L’acidemia propionica è una rara malattia genetica che compromette il metabolismo di alcuni amminoacidi assunti con la dieta. La manifestazione clinica è molto variabile: si va da forme molto gravi, con esordio in epoca neonatale, a forme meno gravi con esordio più tardivo. La forma neonatale si presenta già a pochi giorni dalla nascita con difficoltà di alimentazione, vomito, alterazioni neurologiche, acidosi metabolica e anomalie della conta delle cellule del sangue. Nelle forme meno gravi i primi sintomi compaiono successivamente in genere a seguito di episodi di stress come infezioni intercorrenti, vomito o traumi. Sono frequenti il ritardo della crescita e dello sviluppo, disabilità intellettiva, convulsioni e disturbi del movimento. Tra le altre complicanze a lungo termine ci sono la neuropatia ottica, la cardiomiopatia e la pancreatite.

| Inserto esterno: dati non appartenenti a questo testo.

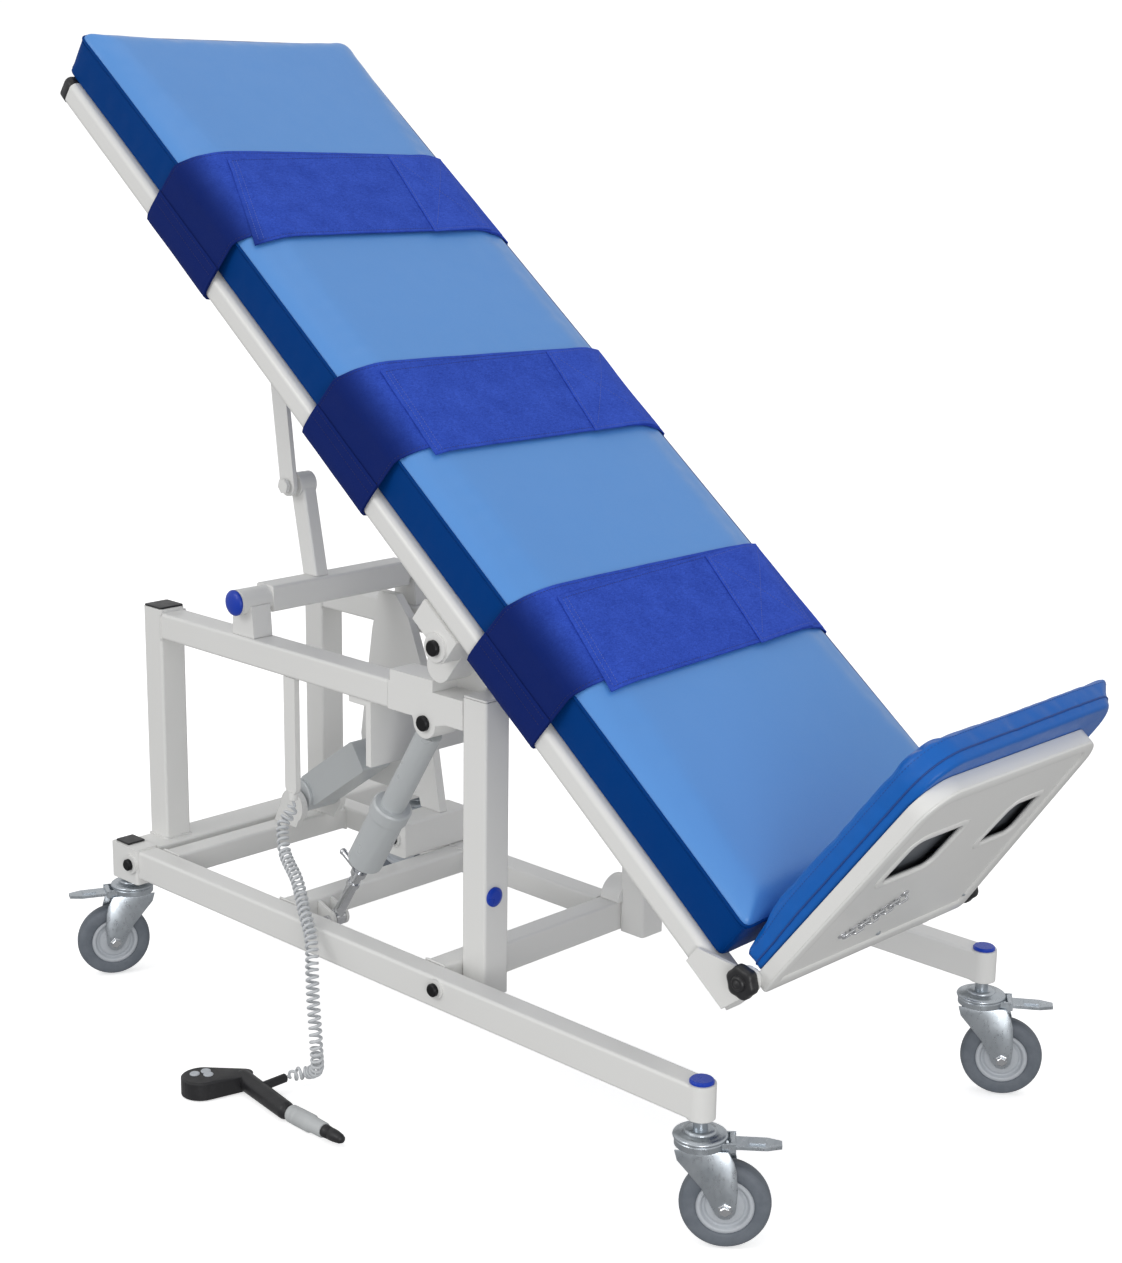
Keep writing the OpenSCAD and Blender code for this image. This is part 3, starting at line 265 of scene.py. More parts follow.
class Nodes(Tree):
    """The nodes of one new material"""

    def __init__(self, name):
        self.material = bpy.data.materials.new(name)
        self.material.use_nodes = True
        super().__init__(self.material.node_tree)
        out = self.add("ShaderNodeOutputMaterial")
        self.shader = self.add("ShaderNodeBsdfPrincipled")
        self.link(self.shader.outputs[0], out.inputs[0])
        self.place = self.add("ShaderNodeTexCoord").outputs["Object"]

    def noise(self, scale, detail=4, rough=0.5, place=None, distortion=0):
        node = self.add("ShaderNodeTexNoise", {
            "Scale": scale, "Detail": detail, "Roughness": rough, "Distortion": distortion,
            "Vector": place or self.place})
        return node.outputs["Fac"]

    def cells(self, scale):
        node = self.add("ShaderNodeTexVoronoi")
        node.feature = "DISTANCE_TO_EDGE"
        self.give(node, {"Scale": scale, "Vector": self.place})
        return node.outputs["Distance"]

    def stretched(self, x, y, z):
        return self.add("ShaderNodeMapping", {"Scale": (x, y, z), "Vector": self.place}).outputs["Vector"]

    def span(self, value, low, high, to_low, to_high):
        node = self.add("ShaderNodeMapRange", {
            "From Min": low, "From Max": high, "To Min": to_low, "To Max": to_high, "Value": value})
        return node.outputs["Result"]

    def math(self, kind, a, b):
        node = self.add("ShaderNodeMath")
        node.operation = kind
        self.give(node, {0: a, 1: b})
        return node.outputs[0]

    def bump(self, height, distance, strength=1, normal=None):
        node = self.add("ShaderNodeBump", {
            "Distance": distance, "Strength": strength, "Height": height, "Normal": normal})
        return node.outputs["Normal"]

    def round_edges(self, radius):
        node = self.add("ShaderNodeBevel", {"Radius": radius})
        node.samples = 4
        return node.outputs["Normal"]

    def edge_mask(self, bevel):
        """1 on a sharp edge, 0 on a flat face"""
        geometry = self.add("ShaderNodeNewGeometry")
        node = self.add("ShaderNodeVectorMath")
        node.operation = "DOT_PRODUCT"
        self.give(node, {0: bevel, 1: geometry.outputs["Normal"]})
        return self.span(node.outputs["Value"], 0.97, 0.80, 0, 1)

    def finish(self, colour, rough, normal=None, metal=0.0):
        self.give(self.shader, {"Base Color": colour, "Roughness": rough, "Normal": normal,
                                "Metallic": metal})
        return self.material


def painted(name, light, dark, rough=(0.28, 0.36), peel=0.000012, coat=0.2, metal=0.0):
    """Powder-coated steel: fine orange peel, faint stains, worn edges"""
    n = Nodes(name)
    bevel = n.round_edges(0.0014)
    edge = n.edge_mask(bevel)
    stain = n.span(n.noise(2.4, 2, 0.4), 0.35, 0.75, 0, 0.16)
    worn = n.math("MULTIPLY", edge, n.span(n.noise(40, 3, 0.5), 0.35, 0.75, 0, 0.10))
    share = n.math("MAXIMUM", stain, worn)
    colour = n.mix(share, light, dark)
    gloss = n.span(n.noise(12, 3, 0.5), 0.3, 0.7, rough[0], rough[1])
    normal = n.bump(n.noise(300, 1, 0.4), peel, 1, bevel)
    n.give(n.shader, {"Coat Weight": coat, "Coat Roughness": 0.12})
    return n.finish(colour, gloss, normal, metal)


def metal_skin(name, light, dark, rough=(0.18, 0.42), grain=(1, 1, 1), lines=60, depth=0.00002):
    """Plated or drawn steel with fine draw lines and dull spots"""
    n = Nodes(name)
    bevel = n.round_edges(0.0008)
    edge = n.edge_mask(bevel)
    streak = n.noise(lines, 6, 0.7, n.stretched(*grain))
    dull = n.span(n.noise(28, 6, 0.65), 0.35, 0.75, 0, 1)
    colour = n.mix(n.math("MULTIPLY", dull, 0.7), light, dark)
    bright = n.math("SUBTRACT", n.span(streak, 0.3, 0.7, rough[0], rough[1]), n.math("MULTIPLY", edge, 0.06))
    normal = n.bump(streak, depth, 1, bevel)
    return n.finish(colour, bright, normal, 1.0)


def plastic(name, light, dark, rough=(0.38, 0.55), grain=900, depth=0.00008):
    """Moulded plastic with spark-eroded grain and scuffed edges"""
    n = Nodes(name)
    bevel = n.round_edges(0.0009)
    edge = n.edge_mask(bevel)
    scuff = n.span(n.noise(55, 6, 0.7), 0.52, 0.75, 0, 0.35)
    share = n.math("MAXIMUM", scuff, n.math("MULTIPLY", edge, 0.35))
    colour = n.mix(share, light, dark)
    gloss = n.span(n.noise(40, 4, 0.6), 0.3, 0.7, rough[0], rough[1])
    normal = n.bump(n.noise(grain, 3, 0.6), depth, 1, bevel)
    return n.finish(colour, gloss, normal)


def vinyl(name, light, dark, rough=(0.30, 0.42), shine=0.5):
    """Coated upholstery cloth: small leather grain, soft creases, satin sheen"""
    n = Nodes(name)
    grain = n.span(n.cells(620), 0.0, 0.16, 0, 1)
    crease = n.noise(14, 5, 0.6, None, 0.6)
    tone = n.span(n.noise(3.2, 5, 0.55), 0.35, 0.70, 0, 1)
    hollow = n.span(grain, 0, 1, 0.35, 0)
    colour = n.mix(n.math("MAXIMUM", n.math("MULTIPLY", tone, 0.42), hollow), light, dark)
    gloss = n.span(n.noise(24, 4, 0.6), 0.3, 0.7, rough[0], rough[1])
    normal = n.bump(crease, 0.0011, 0.55)
    normal = n.bump(grain, 0.00006, 0.8, normal)
    n.give(n.shader, {"Specular IOR Level": shine, "Coat Weight": shine * 0.16, "Coat Roughness": 0.25})
    return n.finish(colour, gloss, normal)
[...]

Come si trasmette l'acidemia propionica?

La malattia è dovuta a difetti in uno dei due geni (PCCA e PCCB) codificanti per le due componenti dell’enzima propionil-CoA carbossilasi. Come consequenza del deficit di questo enzima nell’organismo si accumulano dei metaboliti tossici a monte della reazione deficitaria, come l’acido propionico. La modalità di trasmissione della malattia è autosomica recessiva, occorre cioè ereditare il difetto da entrambi i genitori (portatori sani) per manifestare la malattia.

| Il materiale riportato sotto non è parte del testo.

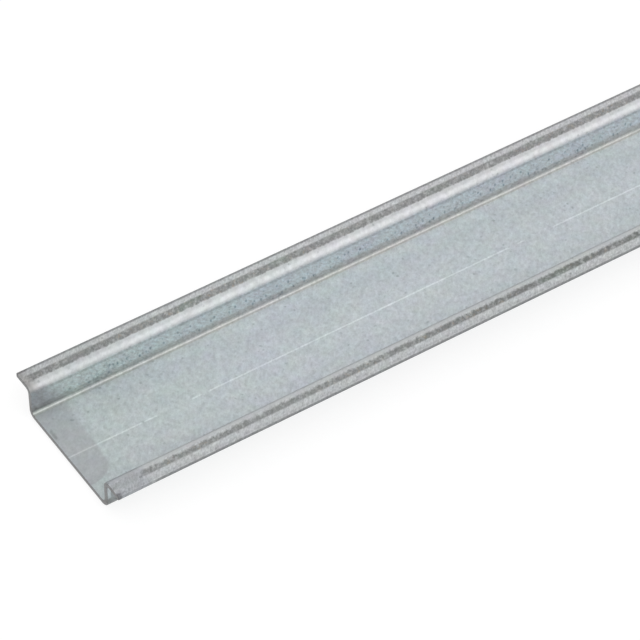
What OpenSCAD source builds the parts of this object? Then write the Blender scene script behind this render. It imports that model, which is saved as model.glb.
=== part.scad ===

Come avviene la diagnosi dell'acidemia propionica?

La diagnosi si basa su specifici test nelle urine e nel sangue e viene confermata dall’analisi genetica. La malattia è inserita nell’elenco delle malattie oggetto dello screening neonatale allargato e può quindi essere diagnosticata precocemente. È possibile inoltre effettuare la diagnosi prenatale nelle famiglie con mutazione nota.

Quali sono le possibilità di cura attualmente disponibili per l'acidemia propionica?

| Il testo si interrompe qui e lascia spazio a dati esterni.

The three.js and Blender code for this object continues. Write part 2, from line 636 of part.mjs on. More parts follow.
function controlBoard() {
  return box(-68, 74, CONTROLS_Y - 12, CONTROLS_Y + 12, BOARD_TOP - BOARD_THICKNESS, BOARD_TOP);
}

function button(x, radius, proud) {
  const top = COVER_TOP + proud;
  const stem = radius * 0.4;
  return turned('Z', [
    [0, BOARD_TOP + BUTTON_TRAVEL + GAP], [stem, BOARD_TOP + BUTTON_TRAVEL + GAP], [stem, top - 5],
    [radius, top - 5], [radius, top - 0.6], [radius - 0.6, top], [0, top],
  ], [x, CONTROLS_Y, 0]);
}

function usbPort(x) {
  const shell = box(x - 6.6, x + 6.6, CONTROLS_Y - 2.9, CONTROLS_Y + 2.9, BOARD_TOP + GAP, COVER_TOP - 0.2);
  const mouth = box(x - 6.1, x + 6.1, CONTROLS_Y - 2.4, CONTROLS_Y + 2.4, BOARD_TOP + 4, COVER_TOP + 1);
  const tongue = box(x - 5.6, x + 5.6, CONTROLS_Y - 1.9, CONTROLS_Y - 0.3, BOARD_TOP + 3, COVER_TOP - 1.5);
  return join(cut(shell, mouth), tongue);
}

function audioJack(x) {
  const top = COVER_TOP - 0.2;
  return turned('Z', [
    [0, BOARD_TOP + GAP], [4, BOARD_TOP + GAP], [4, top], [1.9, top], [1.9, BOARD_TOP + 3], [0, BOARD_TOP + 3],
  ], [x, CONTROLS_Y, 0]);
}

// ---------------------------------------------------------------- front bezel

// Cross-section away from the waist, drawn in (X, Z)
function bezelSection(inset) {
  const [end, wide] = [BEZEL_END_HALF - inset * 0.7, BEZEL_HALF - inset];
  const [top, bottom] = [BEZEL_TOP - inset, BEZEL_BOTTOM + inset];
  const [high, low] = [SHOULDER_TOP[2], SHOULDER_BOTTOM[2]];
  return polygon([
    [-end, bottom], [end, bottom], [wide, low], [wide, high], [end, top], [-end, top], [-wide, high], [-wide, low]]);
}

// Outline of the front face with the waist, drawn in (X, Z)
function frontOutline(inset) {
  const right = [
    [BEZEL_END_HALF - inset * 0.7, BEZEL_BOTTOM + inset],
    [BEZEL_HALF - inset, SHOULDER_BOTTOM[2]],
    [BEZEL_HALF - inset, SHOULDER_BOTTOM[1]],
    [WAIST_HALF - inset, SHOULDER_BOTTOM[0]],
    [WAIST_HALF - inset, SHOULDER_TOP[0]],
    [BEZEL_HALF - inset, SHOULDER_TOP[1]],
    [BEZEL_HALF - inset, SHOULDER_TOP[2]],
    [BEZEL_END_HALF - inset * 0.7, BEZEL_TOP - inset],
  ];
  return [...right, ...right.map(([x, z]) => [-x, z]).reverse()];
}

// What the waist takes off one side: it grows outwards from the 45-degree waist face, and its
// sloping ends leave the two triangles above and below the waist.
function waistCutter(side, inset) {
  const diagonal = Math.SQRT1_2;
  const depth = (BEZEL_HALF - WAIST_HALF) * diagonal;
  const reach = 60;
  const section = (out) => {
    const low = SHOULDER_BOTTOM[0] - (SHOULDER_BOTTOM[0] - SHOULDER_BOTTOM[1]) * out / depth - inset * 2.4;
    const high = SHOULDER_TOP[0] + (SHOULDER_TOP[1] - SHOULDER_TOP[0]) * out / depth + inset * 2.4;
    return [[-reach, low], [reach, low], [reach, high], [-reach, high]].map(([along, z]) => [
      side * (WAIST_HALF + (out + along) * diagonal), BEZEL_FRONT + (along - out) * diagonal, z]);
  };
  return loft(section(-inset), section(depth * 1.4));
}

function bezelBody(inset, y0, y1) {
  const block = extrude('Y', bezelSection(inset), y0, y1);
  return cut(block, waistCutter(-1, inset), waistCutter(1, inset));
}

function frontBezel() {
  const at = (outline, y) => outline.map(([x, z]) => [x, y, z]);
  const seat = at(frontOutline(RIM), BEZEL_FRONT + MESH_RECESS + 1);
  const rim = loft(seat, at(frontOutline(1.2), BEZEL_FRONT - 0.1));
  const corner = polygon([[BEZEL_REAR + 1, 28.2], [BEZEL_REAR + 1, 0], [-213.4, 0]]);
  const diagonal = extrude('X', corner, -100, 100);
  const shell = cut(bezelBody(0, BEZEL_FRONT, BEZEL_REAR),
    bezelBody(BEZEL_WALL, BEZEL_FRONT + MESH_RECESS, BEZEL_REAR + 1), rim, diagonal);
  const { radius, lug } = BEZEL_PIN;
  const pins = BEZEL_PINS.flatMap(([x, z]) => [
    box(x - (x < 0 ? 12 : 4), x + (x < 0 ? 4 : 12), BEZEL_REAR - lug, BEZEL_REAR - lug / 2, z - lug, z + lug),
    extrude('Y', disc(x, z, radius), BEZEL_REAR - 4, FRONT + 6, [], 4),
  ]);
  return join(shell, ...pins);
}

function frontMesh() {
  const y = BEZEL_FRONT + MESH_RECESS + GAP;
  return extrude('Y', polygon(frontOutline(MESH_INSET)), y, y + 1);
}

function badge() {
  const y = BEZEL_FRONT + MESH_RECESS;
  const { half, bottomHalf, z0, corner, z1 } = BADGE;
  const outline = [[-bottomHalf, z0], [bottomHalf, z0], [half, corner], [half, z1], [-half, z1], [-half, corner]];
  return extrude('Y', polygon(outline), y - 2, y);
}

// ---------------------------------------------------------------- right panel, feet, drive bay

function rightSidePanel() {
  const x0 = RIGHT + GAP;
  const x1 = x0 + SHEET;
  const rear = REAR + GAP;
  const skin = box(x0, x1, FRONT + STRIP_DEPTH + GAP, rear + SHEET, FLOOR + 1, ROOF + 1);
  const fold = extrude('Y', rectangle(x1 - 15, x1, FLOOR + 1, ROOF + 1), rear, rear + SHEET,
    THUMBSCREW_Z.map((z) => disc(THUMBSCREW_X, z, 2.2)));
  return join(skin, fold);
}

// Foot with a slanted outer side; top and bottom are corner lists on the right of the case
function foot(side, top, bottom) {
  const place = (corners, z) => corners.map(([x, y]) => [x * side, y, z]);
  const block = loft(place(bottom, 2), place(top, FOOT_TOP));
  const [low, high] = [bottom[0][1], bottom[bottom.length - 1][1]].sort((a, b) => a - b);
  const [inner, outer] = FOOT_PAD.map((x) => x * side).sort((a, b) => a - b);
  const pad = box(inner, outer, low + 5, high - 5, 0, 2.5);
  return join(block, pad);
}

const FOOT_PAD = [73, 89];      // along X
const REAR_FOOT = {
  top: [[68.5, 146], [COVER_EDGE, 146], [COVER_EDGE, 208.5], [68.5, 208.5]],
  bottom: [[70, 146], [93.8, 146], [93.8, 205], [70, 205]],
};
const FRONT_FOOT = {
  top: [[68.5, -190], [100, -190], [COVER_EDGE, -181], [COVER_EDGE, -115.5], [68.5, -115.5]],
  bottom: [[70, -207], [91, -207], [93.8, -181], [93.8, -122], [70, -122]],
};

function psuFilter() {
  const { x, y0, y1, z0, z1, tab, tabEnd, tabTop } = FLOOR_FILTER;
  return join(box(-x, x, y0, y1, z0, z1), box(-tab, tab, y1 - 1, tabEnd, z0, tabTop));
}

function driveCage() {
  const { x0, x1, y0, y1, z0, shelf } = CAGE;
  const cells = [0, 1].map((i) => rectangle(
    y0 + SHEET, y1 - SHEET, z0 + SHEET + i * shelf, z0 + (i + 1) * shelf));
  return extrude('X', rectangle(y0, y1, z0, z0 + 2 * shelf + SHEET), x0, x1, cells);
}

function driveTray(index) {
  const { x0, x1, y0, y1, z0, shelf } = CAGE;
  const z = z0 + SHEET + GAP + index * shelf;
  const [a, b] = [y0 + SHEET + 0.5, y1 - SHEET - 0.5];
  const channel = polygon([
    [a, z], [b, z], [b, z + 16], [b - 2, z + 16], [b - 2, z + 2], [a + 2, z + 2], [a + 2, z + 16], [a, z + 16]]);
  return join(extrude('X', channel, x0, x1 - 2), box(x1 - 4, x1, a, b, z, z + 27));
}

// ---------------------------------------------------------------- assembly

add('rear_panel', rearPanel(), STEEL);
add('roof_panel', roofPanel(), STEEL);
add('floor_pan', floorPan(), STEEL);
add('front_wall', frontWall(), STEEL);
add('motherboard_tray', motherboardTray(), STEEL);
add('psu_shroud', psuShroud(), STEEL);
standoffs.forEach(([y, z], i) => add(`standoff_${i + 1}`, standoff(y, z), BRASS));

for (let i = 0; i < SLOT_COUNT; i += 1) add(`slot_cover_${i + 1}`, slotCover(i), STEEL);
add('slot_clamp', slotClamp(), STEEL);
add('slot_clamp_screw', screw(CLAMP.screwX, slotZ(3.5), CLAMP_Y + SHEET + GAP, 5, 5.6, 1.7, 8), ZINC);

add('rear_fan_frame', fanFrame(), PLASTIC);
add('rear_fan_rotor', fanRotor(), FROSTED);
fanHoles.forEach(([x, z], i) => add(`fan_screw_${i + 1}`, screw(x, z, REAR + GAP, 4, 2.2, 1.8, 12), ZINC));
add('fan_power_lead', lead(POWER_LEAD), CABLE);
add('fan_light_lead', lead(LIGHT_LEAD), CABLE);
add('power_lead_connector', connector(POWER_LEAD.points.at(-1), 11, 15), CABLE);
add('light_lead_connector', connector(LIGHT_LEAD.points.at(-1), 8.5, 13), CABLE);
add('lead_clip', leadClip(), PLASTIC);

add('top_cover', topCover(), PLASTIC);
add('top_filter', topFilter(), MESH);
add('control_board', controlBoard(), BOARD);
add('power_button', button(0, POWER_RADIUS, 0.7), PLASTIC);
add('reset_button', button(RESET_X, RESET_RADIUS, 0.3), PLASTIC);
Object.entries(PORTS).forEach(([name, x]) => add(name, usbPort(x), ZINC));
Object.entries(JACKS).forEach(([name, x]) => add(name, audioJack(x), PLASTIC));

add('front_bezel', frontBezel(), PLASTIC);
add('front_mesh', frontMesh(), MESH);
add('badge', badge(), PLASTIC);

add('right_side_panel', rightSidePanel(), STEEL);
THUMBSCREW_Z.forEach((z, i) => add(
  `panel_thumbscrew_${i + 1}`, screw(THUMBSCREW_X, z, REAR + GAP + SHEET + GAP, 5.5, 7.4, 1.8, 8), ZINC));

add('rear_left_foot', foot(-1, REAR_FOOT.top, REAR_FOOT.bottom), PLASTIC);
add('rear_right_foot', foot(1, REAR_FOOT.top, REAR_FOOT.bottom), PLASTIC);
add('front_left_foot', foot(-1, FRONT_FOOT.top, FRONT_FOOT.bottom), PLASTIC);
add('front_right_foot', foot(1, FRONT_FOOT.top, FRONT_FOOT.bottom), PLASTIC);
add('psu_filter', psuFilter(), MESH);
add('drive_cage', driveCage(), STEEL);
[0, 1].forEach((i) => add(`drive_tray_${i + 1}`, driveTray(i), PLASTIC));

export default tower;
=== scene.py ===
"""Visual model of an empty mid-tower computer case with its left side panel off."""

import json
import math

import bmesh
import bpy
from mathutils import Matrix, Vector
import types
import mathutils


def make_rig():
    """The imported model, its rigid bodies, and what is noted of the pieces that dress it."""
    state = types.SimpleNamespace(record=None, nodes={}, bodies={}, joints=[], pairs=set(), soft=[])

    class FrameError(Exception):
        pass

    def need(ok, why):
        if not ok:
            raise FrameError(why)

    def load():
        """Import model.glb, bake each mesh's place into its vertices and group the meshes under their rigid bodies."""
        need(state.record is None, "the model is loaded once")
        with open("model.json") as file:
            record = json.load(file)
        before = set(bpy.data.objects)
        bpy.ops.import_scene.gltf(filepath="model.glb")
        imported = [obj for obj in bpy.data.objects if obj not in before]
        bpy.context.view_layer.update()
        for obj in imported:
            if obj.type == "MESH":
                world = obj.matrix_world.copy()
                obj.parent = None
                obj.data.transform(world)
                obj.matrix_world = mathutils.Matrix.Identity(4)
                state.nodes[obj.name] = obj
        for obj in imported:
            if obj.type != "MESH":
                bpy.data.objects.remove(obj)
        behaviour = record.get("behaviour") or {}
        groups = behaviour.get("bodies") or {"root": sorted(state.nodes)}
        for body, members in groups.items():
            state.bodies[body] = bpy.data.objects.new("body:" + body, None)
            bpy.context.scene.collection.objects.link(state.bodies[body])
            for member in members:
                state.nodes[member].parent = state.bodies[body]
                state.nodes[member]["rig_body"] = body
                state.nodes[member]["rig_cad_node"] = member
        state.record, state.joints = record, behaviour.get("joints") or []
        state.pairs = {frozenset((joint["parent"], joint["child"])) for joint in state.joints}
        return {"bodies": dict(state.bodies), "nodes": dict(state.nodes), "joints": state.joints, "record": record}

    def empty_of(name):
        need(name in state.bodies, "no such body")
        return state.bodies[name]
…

Non esiste una cura definitiva, ma la malattia può essere tenuta sotto controllo grazie a una dieta specifica a basso contenuto proteico e all’assunzione di carnitina, che aumenta l’escrezione di metaboliti tossici. Nonostante il trattamento i pazienti rimangono a rischio di sviluppare crisi di scompenso metabolico acuto che sono pericolose per la vita: tali crisi vengono trattate interrompendo l’assunzione di proteine e assumendo calorie non proteiche per via endovenosa. La diagnosi e il trattamento precoci hanno permesso di ridurre il tasso di mortalità nel primo anno di vita e migliorare i tassi di sopravvivenza nella prima e media infanzia, anche se resta difficile contrastare il deficit cognitivo e molte complicanze della malattia. Alcuni pazienti vengono trattati con trapianto di fegato che riduce gli episodi di scompenso acuto.